In Gbaya, the notion of absolute silence in the referenced verses is emphasized with the ideophone sélélé.
Ideophones are a class of sound symbolic words expressing human sensation that are used as literary devices in many African languages. (Source: Philip Noss)
See also oppressed and silence.
Following are a number of back-translations as well as a sample translation for translators of Job 4:16:
- Kupsabiny: “That thing came to stand still in front of me.
I stared at it, but I did not know what it was!
I saw something in front of me,
and then a voice whispered,” (Source: Kupsabiny Back Translation)
- Newari: “It stopped,
but I was not able to recognize what it was,
a shape stood up before my eyes.
There wasn’t any sound, then I heard a voice,” (Source: Newari Back Translation)
- Hiligaynon: “After- it -stopped, I then saw something as-if (it) was-standing, but this (was) not clear to me. Then I heard a soft/low voice that says,” (Source: Hiligaynon Back Translation)
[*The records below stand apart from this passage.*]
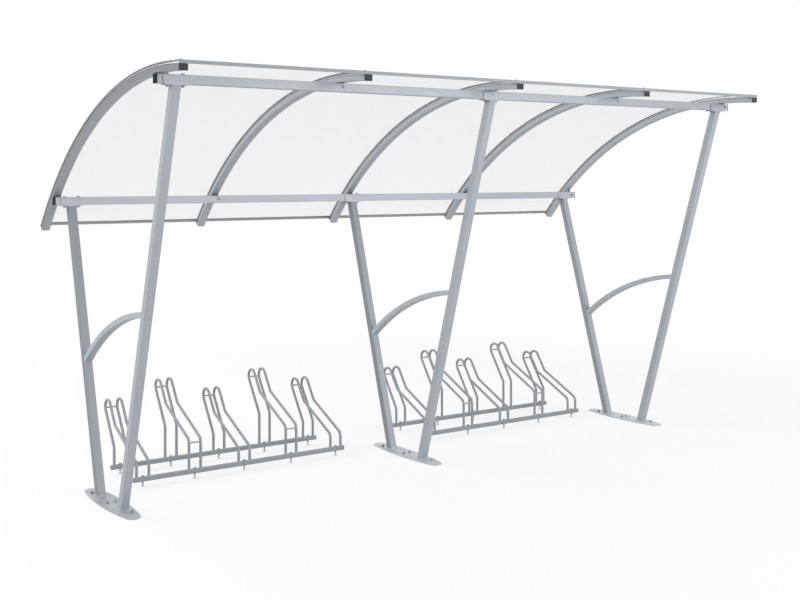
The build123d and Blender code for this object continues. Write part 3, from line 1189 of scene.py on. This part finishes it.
@dataclass
class Roof:
    """Ribs, sheets, seals and strips, with their screws."""

    finishes: Finishes
    rails: Rails
    rib_count: int = 5
    rib_radius: float = 2.5535
    rib_height: float = 0.035
    lip_drop: float = 0.0044
    lip_height: float = 0.0022
    lip_half: float = 0.0006
    front_clearance: float = 0.0025
    rear_clearance: float = 0.002
    screw_count: int = 7
    screw_inset: float = 0.16
    screw_end_angle: float = 1.2
    screw_turn: float = 13.0
    screw_washer: float = 0.0016
    edge_bolt_inset: float = 0.040
    strip_thickness: float = 0.003
    web_height: float = 0.0106
    web_fit: float = 0.0005
    web_half: float = 0.0035
    arc_steps: int = 60
    # depth inside an end rib's outer face from which its painted shade starts
    shaded_face_depth: float = 0.0008

    def centre(self) -> Vector:
        """Finds the centre of the ribs' circle from the seats on both rails.

        Returns:
            The centre at X 0.
        """
        half = self.rails.side / 2
        front, rear = self.rails.centre("front_rail"), self.rails.centre("rear_rail")
        first = Vector((0, front.y, front.z + half + self.front_clearance))
        last = Vector((0, rear.y + half + self.rear_clearance, rear.z + half))
        chord = last - first
        rise = math.sqrt(self.rib_radius ** 2 - (chord.length / 2) ** 2)
        return (first + last) / 2 + Vector((0, chord.z, -chord.y)).normalized() * rise

    def rib_x(self) -> list[float]:
        """X of each rib's middle."""
        boxes = [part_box(f"roof_rib_{i + 1}") for i in range(self.rib_count)]
        return [(low.x + high.x) / 2 for low, high in boxes]

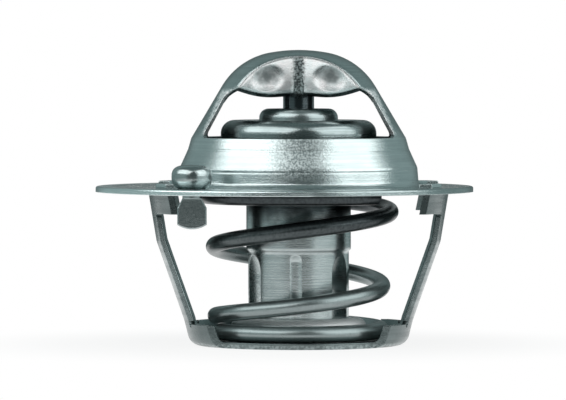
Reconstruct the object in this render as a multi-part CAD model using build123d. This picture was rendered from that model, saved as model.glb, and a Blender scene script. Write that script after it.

According to the Job translation by Greenstein (2019), Job 4:12-21 should be located following Job 3:26. He explains:
“For many reasons the passage 4:12-21 should be read here, right after chapter 3, as the conclusion of Jobs opening speech. One may suppose that two pages of ancient papyrus or parchment containing the two equal halves of chapter 4 were accidentally interchanged in the course of the text’s transmission. In an oft-compared Babylonian composition about a pious sufferer (“I Shall Praise the Lord of Wisdom”) it is the complainant, not the would-be sage, who experiences a divine revelation. It is also Job the sufferer, not his companions, who receives a theophany near the end of the book. More important, in the ensuing chapters both Eliphaz and Job refer to Jobs claim to have enjoyed a revelation. Further, Eliphaz (in chapter 15) and Bildad (in chapter 25) cite the words of the revelation as Jobs, and Elihu, who engages only with the arguments of Job, quotes from it (33:15).”